Kansas has a lot of work to do to get out ahead of flooding that’s lasting longer and causing more damage.

A special committee chaired by Kansas Senate Vice President Jeff Longbine on Tuesday heard from experts and then recommended that the state improve and centralize its emergency communications through the Kansas Water Office. The special committee also said the Legislature should fully fund the state’s water plan, which addresses conservation, flooding and irrigation, and pass a joint resolution to ask the U.S. Department of Agriculture to fund the 100 or so new watershed dams the state needs.

All of that makes sense.

But arguments over whether the climate crisis is or is not a factor in the more intense and extreme weather events we’re seeing all over the world are absurd at this point.
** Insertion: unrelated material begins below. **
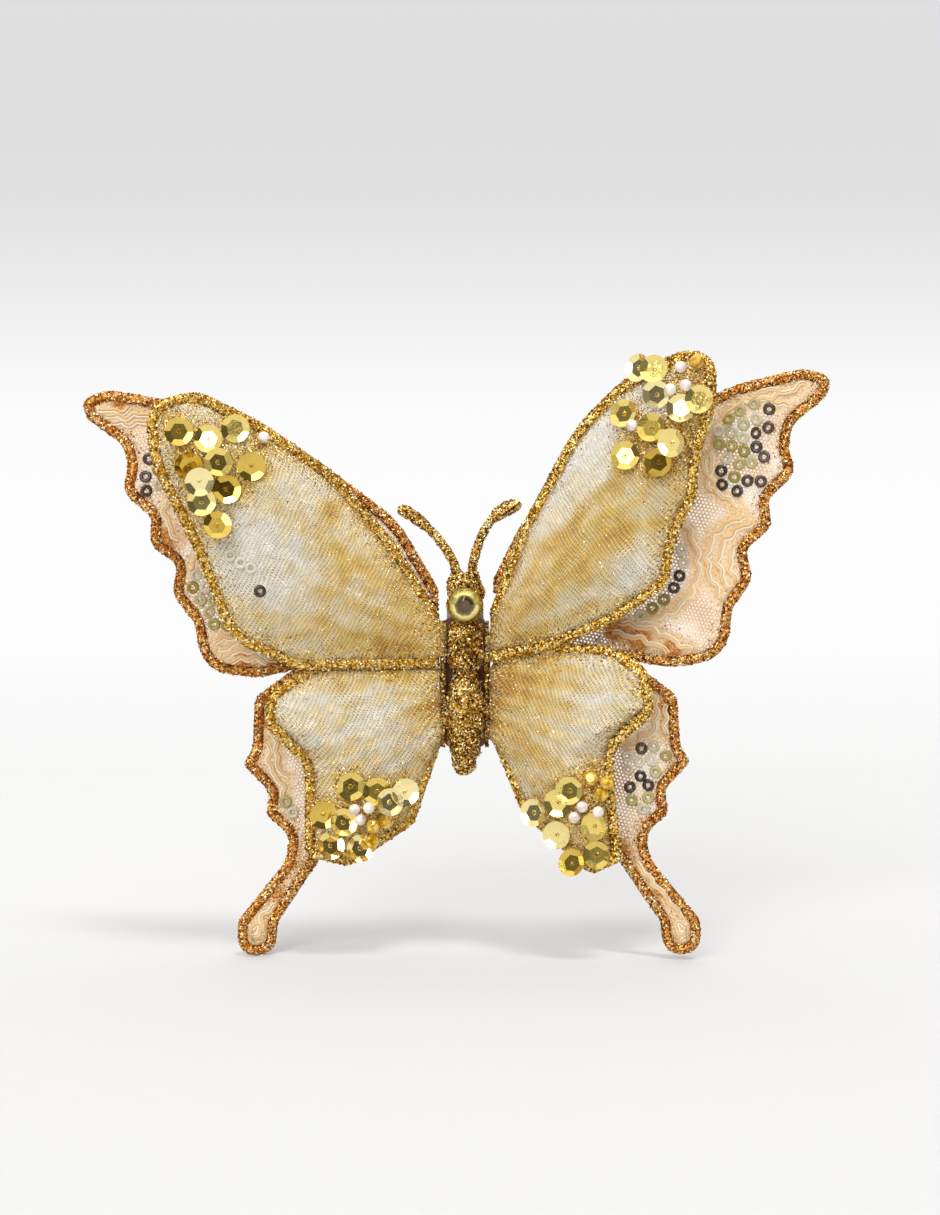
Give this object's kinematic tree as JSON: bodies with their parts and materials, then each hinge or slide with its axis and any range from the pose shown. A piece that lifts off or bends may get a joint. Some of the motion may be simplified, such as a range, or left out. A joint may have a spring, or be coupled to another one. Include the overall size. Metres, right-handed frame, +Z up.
{
  "type": "butterfly ornament",
  "caption": "Clip-on butterfly ornament with two layers of bendable fabric wings, glittered edges and body, faceted gem, sequins, pearls and a spring clip at the back.",
  "frame": {"origin": "centre of the clip's round twig seat, half way along it", "axes": "+X along the twig seat, to the viewer's right; the ornament's front faces -Y; +Z up, towards the antennae"},
  "size_m": [0.1581, 0.042, 0.1307],
  "materials": {
    "clip_steel": "zinc-plated stamped strip and bright spring wire",
    "felt": "pressed felt, gold-brown",
    "body_glitter": "moulded core rolled in fine gold glitter",
    "bound_wire": "annealed wire, paper-wrapped and glittered",
    "gem": "foil-backed faceted acrylic, olive yellow",
    "organza": "sheer champagne-gold organza, fine crinkled weave",
    "gold_lining": "soft gold lining cloth",
    "tulle": "sheer peach tulle with satin cord embroidery",
    "ring_sequin": "small ring sequins, dark brown, olive and clear",
    "gold_sequin": "metallised gold cup sequins with facets",
    "pearl": "white pearl lacquer",
    "crystal": "clear yellow faceted beads",
    "copper_glitter": "wired edge rolled in copper-gold glitter",
    "gold_glitter": "wired edge rolled in bright gold glitter"
  },
  "bodies": {
    "body": {"abdomen": "body_glitter", "back_pad": "felt", "clip_base": "clip_steel", "clip_pin": "clip_steel", "clip_spring": "clip_steel", "head": "body_glitter", "head_gem": "gem", "left_antenna": "body_glitter", "left_root_wire": "bound_wire", "right_antenna": "body_glitter", "right_root_wire": "bound_wire", "spine_wire": "bound_wire", "thorax": "body_glitter"},
    "clip_lever": {"clip_lever": "clip_steel"},
    "left_back_wing": {"left_back_forewing_border": "copper_glitter", "left_back_forewing_net": "tulle", "left_back_forewing_rings": "ring_sequin", "left_back_hindwing_border": "copper_glitter", "left_back_hindwing_net": "tulle", "left_back_hindwing_rings": "ring_sequin"},
    "left_front_wing": {"left_front_forewing_border": "gold_glitter", "left_front_forewing_lining": "gold_lining", "left_front_forewing_pearls": "pearl", "left_front_forewing_sequins": "gold_sequin", "left_front_forewing_skin": "organza", "left_front_hindwing_beads": "crystal", "left_front_hindwing_border": "gold_glitter", "left_front_hindwing_lining": "gold_lining", "left_front_hindwing_pearls": "pearl", "left_front_hindwing_sequins": "gold_sequin", "left_front_hindwing_skin": "organza"},
    "right_back_wing": {"right_back_forewing_border": "copper_glitter", "right_back_forewing_net": "tulle", "right_back_forewing_rings": "ring_sequin", "right_back_hindwing_border": "copper_glitter", "right_back_hindwing_net": "tulle", "right_back_hindwing_rings": "ring_sequin"},
    "right_front_wing": {"right_front_forewing_beads": "crystal", "right_front_forewing_border": "gold_glitter", "right_front_forewing_lining": "gold_lining", "right_front_forewing_pearls": "pearl", "right_front_forewing_sequins": "gold_sequin", "right_front_forewing_skin": "organza", "right_front_hindwing_beads": "crystal", "right_front_hindwing_border": "gold_glitter", "right_front_hindwing_lining": "gold_lining", "right_front_hindwing_pearls": "pearl", "right_front_hindwing_sequins": "gold_sequin", "right_front_hindwing_skin": "organza"}
  },
  "joints": [
    {"name": "clip_open", "type": "hinge", "parent": "body", "child": "clip_lever", "pos_m": [0, 0, 0.011], "axis": [1, 0, 0], "range_deg": [0, 30], "stiffness_Nm_per_rad": 0.043, "springref_deg": -34.38, "deforming": ["clip_spring"]},
    {"name": "left_back_bend", "type": "hinge", "parent": "body", "child": "left_back_wing", "pos_m": [-0.00475, -0.0083, 0], "axis": [0, 0, 1], "range_deg": [-3, 35]},
    {"name": "left_front_bend", "type": "hinge", "parent": "left_back_wing", "child": "left_front_wing", "pos_m": [-0.00475, -0.0083, 0], "axis": [0, 0, 1], "range_deg": [0, 12]},
    {"name": "right_back_bend", "type": "hinge", "parent": "body", "child": "right_back_wing", "pos_m": [0.00475, -0.0083, 0], "axis": [0, 0, -1], "range_deg": [-8, 35]},
    {"name": "right_front_bend", "type": "hinge", "parent": "right_back_wing", "child": "right_front_wing", "pos_m": [0.00475, -0.0083, 0], "axis": [0, 0, -1], "range_deg": [-6, 12]}
  ]
}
“I’m not prepared to make that call because we don’t know enough” to say whether that’s a factor in Kansas flooding, Longbine said in an interview on Wednesday. Though no one event can be tied to the climate crisis, the trend of a hotter world with many more extreme storms certainly can be.

“Yesterday’s meeting was not about climate change or what causes it,” Longbine said, “but we did have testimony that last year was a perfect storm” after a major melt backed up rivers, and then 22 inches of rain fell in May, the wettest single month in recorded Kansas history. The year before was also unusually wet, but for the five years prior, there was a drought. “The National Weather Service testimony basically said, ‘I don’t have any scientific evidence to prove’” that’s a factor in flooding.

Plenty of scientific evidence does suggest that as warming continues to contribute to both extreme weather and a rise in sea level, floodplains in this country are expected to nearly double by the end of the century. Droughts, wildfires and storms of all kinds will worsen, too, and the new studies linking violence and heat are nothing to laugh off, either.

“We can’t legislate Mother Nature,” Longbine said on Tuesday, “but what we can do is be better prepared for the extremes.”

We actually can and should legislate to mitigate the effects of the damage we’ve done to Mother Nature, to be better prepared for the extremes. Denial hasn’t worked, and won’t.

We’ve got to call what’s happening by its name, because it’s hard to mobilize the kind of urgent effort that’s needed without a grasp of the scope of change, and of the mass migrations and mass extinctions we’re looking at.

Do we really have to call it limate-cay, ange-chay so as not to upset anybody?

If we hadn’t given into this unwillingness to acknowledge the obvious years ago, we wouldn’t still be having a conversation in which Longbine’s Democratic colleague, Rep. Annie Kuether, even has to say, as she did on Tuesday, “I certainly believe in climate change.”

It believes in us either way. And Kuether doesn’t need a peek at the Farmers’ Almanac to know that “we’re going to be dealing with a whole lot more of this.”

Meanwhile, a vacation in Venice might not be the best idea. Or California. Or Kansas?

Flooding this year caused at least $15 million in damage to Kansas infrastructure, including 11 dams, and led to $3.8 million in federal flood insurance claims. About 1.3 billion gallons of sewage flowed into Kansas waterways in May. FEMA is still assessing damage to infrastructure.

Lakeside Village, near Lawrence, is still having to have its entire water supply — 40,000 gallons a day — hauled in by the Kansas National Guard.

And just as unfortunately, some of those responsible for addressing the effects of climate change are still pretending we don’t know why.